If you got stuck on any of those, you have homework. The good news: most of the homework is one-time, and most of it gets easier the closer your stack lives to your own jurisdiction.
The trajectory matters more than any single rule. Every six months for the past three years, the regulatory floor has moved up. The Data Privacy Framework survived its first challenge but probably won’t survive every challenge. The CLOUD Act isn’t going away. The next round of enforcement is going to land on processors more often than controllers, not less.
Whatever you pick, pick it with eyes open. The direction of travel is one-way.
How Broadcast addresses each of these issues
We promised to be specific about this, so here is the mapping from the issues raised in this article to the architectural choices in Broadcast:
CLOUD Act exposure. Broadcast runs on a server you rent from a hoster of your choice. When that hoster is EU-jurisdictional (Hetzner, OVH, Scaleway, IONOS), your subscriber list never sits inside a US-controlled corporate group. There is no Broadcast-operated cloud holding the data. The CLOUD Act has nothing to grab.
Processor liability. Because you operate the application, you are both controller and operational processor. There is no third-party SaaS processor whose AVV you have to police, whose subprocessor list might shift overnight, or whose €1M CNIL fine could implicate your subscriber data.
DPF / Schrems uncertainty. When there is no transatlantic transfer, the DPF’s status at the CJEU stops being a load-bearing dependency for your stack. Schrems III becomes someone else’s problem.
“EU residency” theatre. Broadcast does not have an “EU region” toggle to mismarket. The only region is the one you picked when you spun up the server, governed by the law of that jurisdiction.

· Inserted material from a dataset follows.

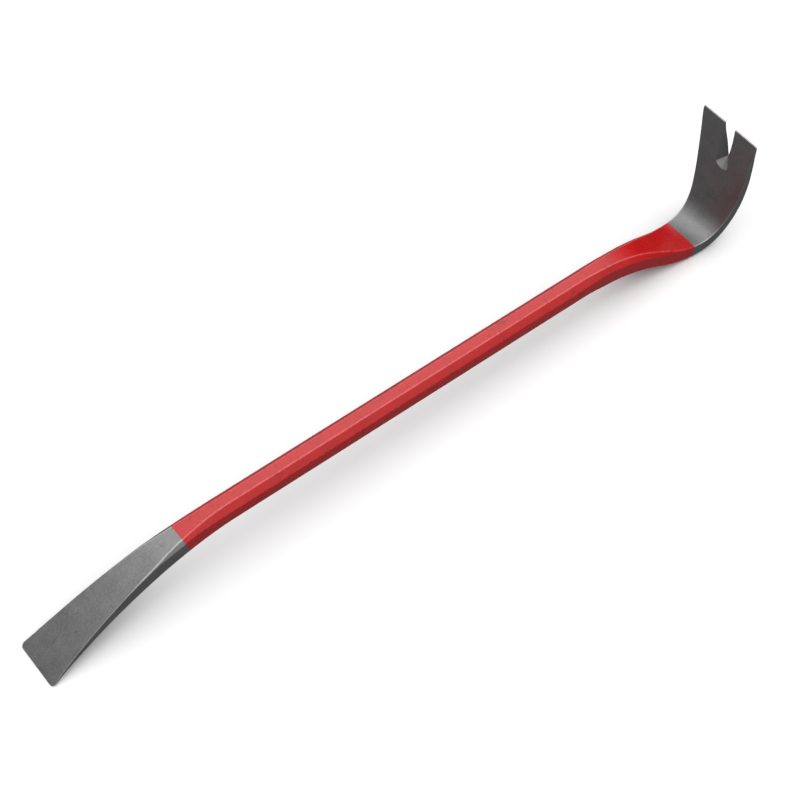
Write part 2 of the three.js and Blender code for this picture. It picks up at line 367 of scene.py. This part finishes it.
def slot_front(ring):
    """Point of the slot's front edge and its outward direction, as (from tip, across)."""
    if ring > ARC_RINGS:
        u = (ring - ARC_RINGS) / LINE_RINGS
        from_tip = SLOT_DEPTH + (SLOT_END - SLOT_DEPTH) * u
        return (from_tip, slot_front_half(from_tip)), (0.0, 1.0)
    angle = ARC_HALF_ANGLE * ring / ARC_RINGS
    outward = (math.cos(angle), math.sin(angle))
    point = (ARC_CENTRE + ARC_RADIUS * outward[0], ARC_RADIUS * outward[1])
    if ring == ARC_RINGS:
        # The corner looks halfway between the arc and the straight side.
        outward = tuple((Vector(outward) + Vector((0, 1))).normalized())
    return point, outward


def slot_outline(along, front, outward, base_tip, back_tip):
    """One side's outline beside the slot: the outside, then the slot's wall."""
    front_point = Vector((BAR_LENGTH - front[0], front[1], 0.0))
    back_across = slot_back_half(back_tip)
    back_along = BAR_LENGTH - back_tip
    back_point = Vector((back_along, back_across, underside_depth(back_along)))
    down_wall = (back_point - front_point).normalized()
    on_face = Vector((
        BAR_LENGTH - (front[0] + outward[0] * SLOT_FRONT_ROUND),
        front[1] + outward[1] * SLOT_FRONT_ROUND,
        0.0,
    ))
    on_wall = front_point + down_wall * SLOT_FRONT_ROUND
    # The back edge's rounding fades out towards the point of the V.
    back_round = min(SLOT_BACK_ROUND, back_across * SLOT_BACK_ROUND_SHARE)
    wall_end = back_point - down_wall * back_round
    base_start = back_point + Vector((0, back_round, 0))
    if back_across > 0:
        base_end = (BAR_LENGTH - base_tip, base_start.y, 0.0)
    else:
        base_end = (BAR_LENGTH - base_tip, 0.0, FAR)
    outside = outer_half(along, 0.0, base_end, (on_face.x, on_face.y, FAR))
    wall = bezier(tuple(on_face), tuple(front_point), tuple(on_wall), SLOT_ROUND_STEPS)[1:]
    wall += [tuple(on_wall.lerp(wall_end, i / WALL_CELLS)) for i in range(1, WALL_CELLS + 1)]
    wall += bezier(tuple(wall_end), tuple(back_point), tuple(base_start), SLOT_ROUND_STEPS)[1:]
    return outside, [[*point, FAR] for point in wall]


def slot_half(ring):
    """The outline at a ring of the slot. Its rings lean, to meet the V's point."""
    front, outward = slot_front(ring)
    if ring <= APEX_RING:
        base_tip = SLOT_START + (SLOT_APEX - SLOT_START) * ring / APEX_RING
        back_tip = SLOT_APEX
    else:
        u = (ring - APEX_RING) / (SLOT_RINGS - APEX_RING)
        base_tip = SLOT_APEX + (SLOT_END - SLOT_APEX) * u
        back_tip = base_tip
    outer_tip = SLOT_START + (SLOT_END - SLOT_START) * ring / SLOT_RINGS
    return slot_outline(BAR_LENGTH - outer_tip, front, outward, base_tip, back_tip)


def prong_row(from_tip):
    """A prong's whole outline in the last stretch, where its corner is rounded."""
    front = (from_tip, slot_front_half(from_tip))
    outside, wall = slot_outline(BAR_LENGTH - from_tip, front, (0.0, 1.0), from_tip, from_tip)
    return [[*point[:3], min(point[3], from_tip)] for point in outside + wall]


# ----------------------------------------------------------------- stations

def ring_stations(start, stop):
    """Distances between two ends, closer together where the bar bends."""
    stations = [start]
    at = start
    for limit, spacing in RING_SPACING:
        to = min(limit, stop)
        if to > at:
            count = math.ceil((to - at) / spacing)
            stations += [at + (to - at) * i / count for i in range(1, count + 1)]
            at = to
    return stations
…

NIS2 alignment. We maintain a documented self-hosted DSGVO stack — application, database, SMTP, backups, error tracking — that maps cleanly to the technical and organisational measures NIS2 expects. For German companies actively comparing options, our Mailchimp Alternative Deutschland comparison and Mailchimp DSGVO assessment cover the side-by-side detail.

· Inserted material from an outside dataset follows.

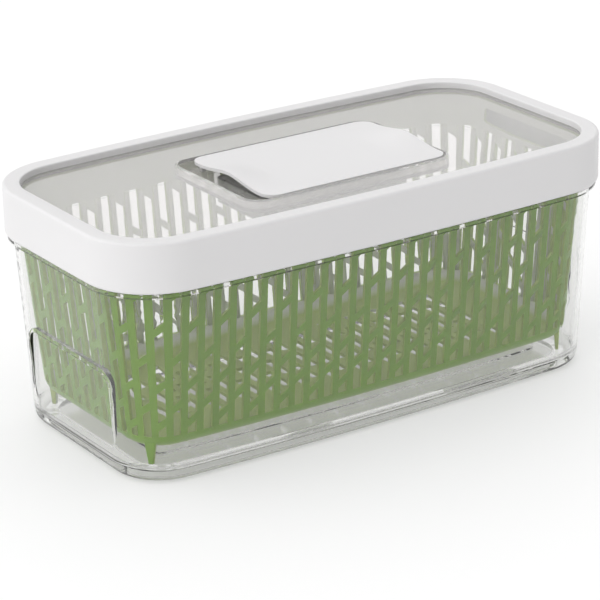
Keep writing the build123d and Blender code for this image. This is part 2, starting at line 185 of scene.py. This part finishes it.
def finish_node(name, material):
    """Gives a rigid piece its material in place of the plain one that it arrives with."""
    piece = nodes[name]
    piece.data.materials.clear()
    piece.data.materials.append(material)
    print(name, "has", material.name)


# %% [markdown]
# ## White plastic
#
# The lid's frame, the vent cover and the shutter under it are moulded in white plastic
# with a fine satin face. A flat white looks like paper, so the gloss varies a little in
# wide patches, and a very fine grain breaks up the highlights. The grain is far too small
# to see as dots. A little light passes into the plastic, as it does in real white
# mouldings, which keeps the edges soft.

# %% White plastic
acrylic_ior = 1.49


def white_plastic():
    material, shader = uneven_material(
        "white_satin_plastic",
        tone=(9.0, 2.0),
        first=(0.765, 0.757, 0.762),
        second=(0.795, 0.787, 0.792),
        gloss=(0.34, 0.46, 22.0),
        relief=(2600.0, 0.00002, 3.0),
    )
    shader.inputs["IOR"].default_value = acrylic_ior
    shader.inputs["Transmission Weight"].default_value = 0.16
    return material


white = white_plastic()
for name in ("lid_frame", "vent_cover", "vent_shutter"):
    finish_node(name, white)

# %% [markdown]
# ## Clear plastic
#
# The box and the window are clear and nearly colourless. The walls are real solids, so
# a refracting shader bends light at both faces as the real wall does. A thin alpha
# shader would be quicker, but its edges would lack the dark and bright lines that a
# thick clear wall shows. The window is a little cloudier than the box. A clear wall must
# not be tinted grey to calm what is behind it: that looks right from one side only.

# %% Clear plastic
absorbed_colour = (0.52, 0.53, 0.50, 1)
lighter_by = 0.01


def clear_plastic(name, tint, roughest, density, clearness):
    material, shader = uneven_material(
        name,
        tone=(7.0, 2.0),
        first=tint,
        second=tuple(min(1.0, part + lighter_by) for part in tint),
        gloss=(0.0, roughest, 40.0),
        relief=(55.0, 0.00003, 1.0),
    )
    shader.inputs["Transmission Weight"].default_value = clearness
    shader.inputs["IOR"].default_value = acrylic_ior
    tree = material.node_tree
    absorption = add_node(tree, "ShaderNodeVolumeAbsorption")
    absorption.inputs["Color"].default_value = absorbed_colour
    absorption.inputs["Density"].default_value = density
    output = next(node for node in tree.nodes if node.type == "OUTPUT_MATERIAL")
    join(tree, absorption, "Volume", output, "Volume")
    return material


box_plastic = clear_plastic(
    "clear_box_plastic", tint=(0.935, 0.935, 0.930), roughest=0.03, density=12.0, clearness=1.0
)
window_plastic = clear_plastic(
    "clear_window_plastic", tint=(0.985, 0.966, 0.966), roughest=0.04, density=6.0, clearness=0.82
)
finish_node("container", box_plastic)
finish_node("lid_window", window_plastic)

# %% [markdown]
# ## Green basket plastic
#
# The basket is green and lets some light through. The cut sides of its slots are painted
# lighter and a little yellower than the faces: a painted glow for light that runs inside the
# wall and comes out there. Its inner faces are painted nearly white, which is painted light:
# they look pale through the window, lit from above and veiled by the window's reflection.
# The outer faces keep the plastic's own green. The shader finds both from the shape. It
# works out which way is outwards at each point: a face that looks along the wall is the
# side of a slot, and one that looks inwards is an inner face.

# %% Where the basket's wall runs straight
corner_x = 0.131
corner_y = 0.0402
no_limit = 10
print("outwards is measured from a core of", 2 * corner_x, "by", 2 * corner_y, "metres")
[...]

Vendor lock-in. Broadcast is sold under a perpetual license. Your subscribers’ data lives in your Postgres database. We do not operate your instance, and we do not keep a copy of anything.
The honest tradeoff. Self-hosting moves operational responsibility back onto you: IP warming, deliverability monitoring, backups, patching. We have tried to make those the easy parts. They remain your parts. We have written about why we built it this way and how we test deliverability across providers if you want to see the engineering choices in detail.
Broadcast does not solve every problem in this article. It does eliminate the structural CLOUD Act / Schrems / processor-liability category in exchange for operational responsibility. For a developer-led EU shop, that is often the right trade. For others, it is not. Both choices can be defensible — the wrong move is to assume the problem isn’t there.
Disclaimer & review notes
Last reviewed: 9 May 2026. This article is informational only and does not constitute legal advice, legal analysis, a Transfer Impact Assessment, or any other professional service. The author is not a lawyer; reading this article creates no attorney–client relationship. The legal landscape described here — the Data Privacy Framework, the Latombe appeal at the CJEU, NIS2 transposition and enforcement, the EU Data Act, the CLOUD Act, and related instruments — moves quickly, and specifics may be out of date by the time you read this. Before relying on anything in this article for compliance, vendor selection, or architectural decisions, please consult a qualified Datenschutzbeauftragter (DPO), data-protection counsel, or specialist attorney in the relevant jurisdiction. Broadcast and the author expressly disclaim any liability arising from action or inaction taken in reliance on this content.